While I'm here, make shar output be more aggressive about creating directories.
Before this, commands such as:
bsdtar -cv -F shar some/explicit/path/to/a/file
wouldn't create the directory. Some simple logic to remember the last
directory creation helps reduce unnecessary mkdirs here.
At this point, I think the only flaw in libarchive's cpio support is
the failure to recognize hardlinks when reading.
While I'm here, fix a bug in reading filenames from
cpio files. (Copy should count the length of the name,
not the number of bytes available for input.)
Unfortunately, the stock zlib.h is not:
line 885: 'err' parameter shadows global 'err' definition from <err.h>
Back the WARNS level down to 3 to accomodate borked zlib.h.
What it is:
A library for reading and writing various streaming archive
formats, especially tar and cpio. Being a library, it should
be easy to incorporate into pkg_* tools, sysinstall, and any
other place that needs to read or write such archives.
Features:
* Full automatic detection of both compression and archive format.

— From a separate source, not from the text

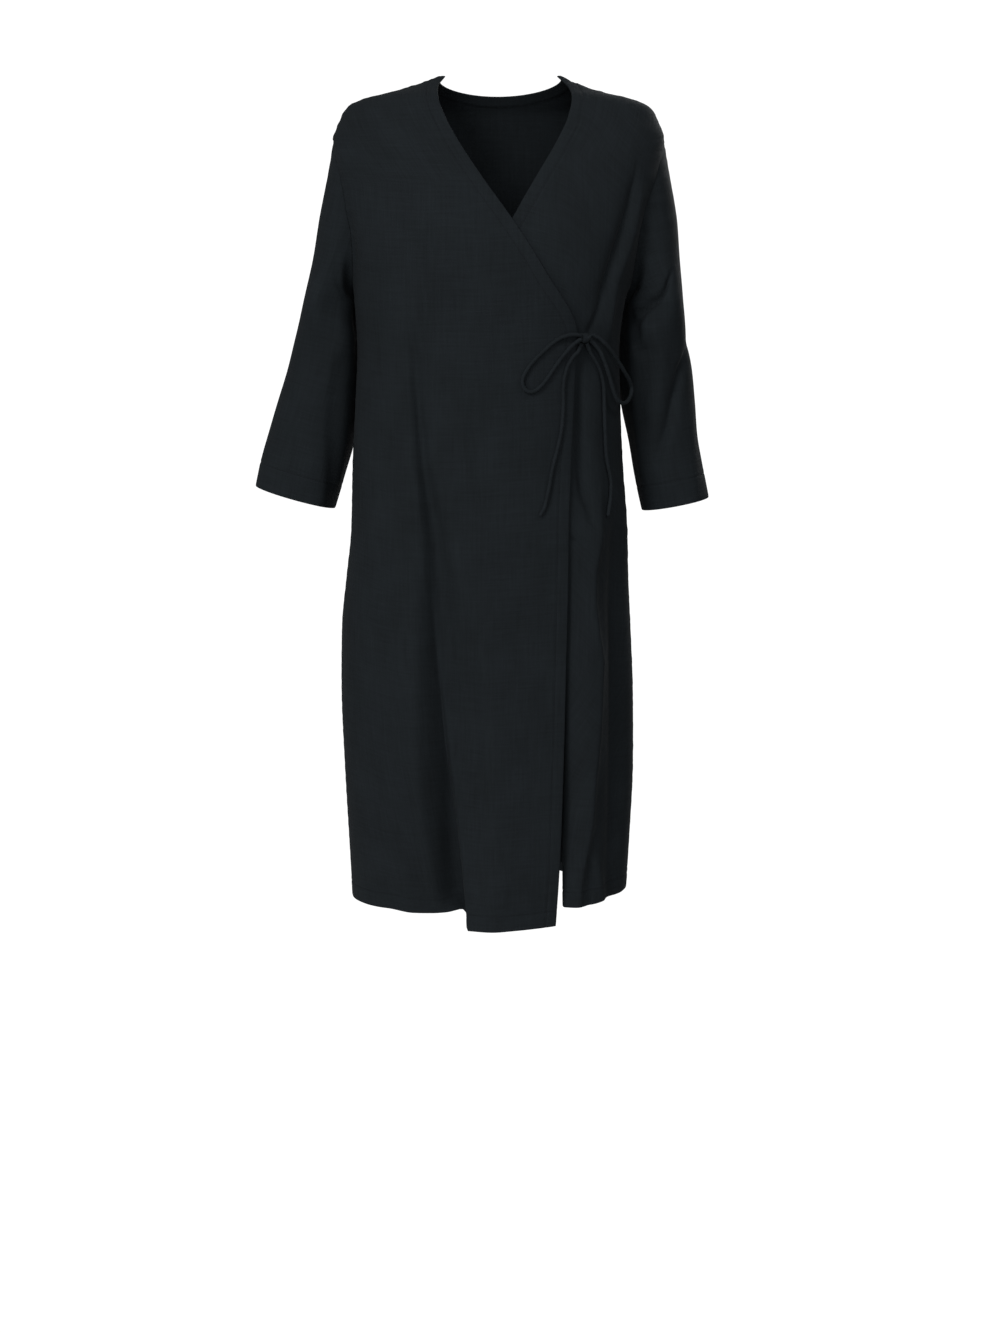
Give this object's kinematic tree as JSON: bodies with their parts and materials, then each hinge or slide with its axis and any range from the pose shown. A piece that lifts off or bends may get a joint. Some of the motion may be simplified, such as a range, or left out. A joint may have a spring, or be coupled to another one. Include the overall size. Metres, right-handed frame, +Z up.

* Extensible internal architecture to make it easy to add new formats.
* Support for "pax interchange format," a new POSIX-standard tar format
that eliminates essentially all of the restrictions of historic formats.
* BSD license
Thanks to: jkh for pushing me to start this work, gordon for
encouraging me to commit it, bde for answering endless style
questions, and many others for feedback and encouragement.
Status: Pretty good overall, though there are still a few rough edges and
the library could always use more testing. Feedback eagerly solicited.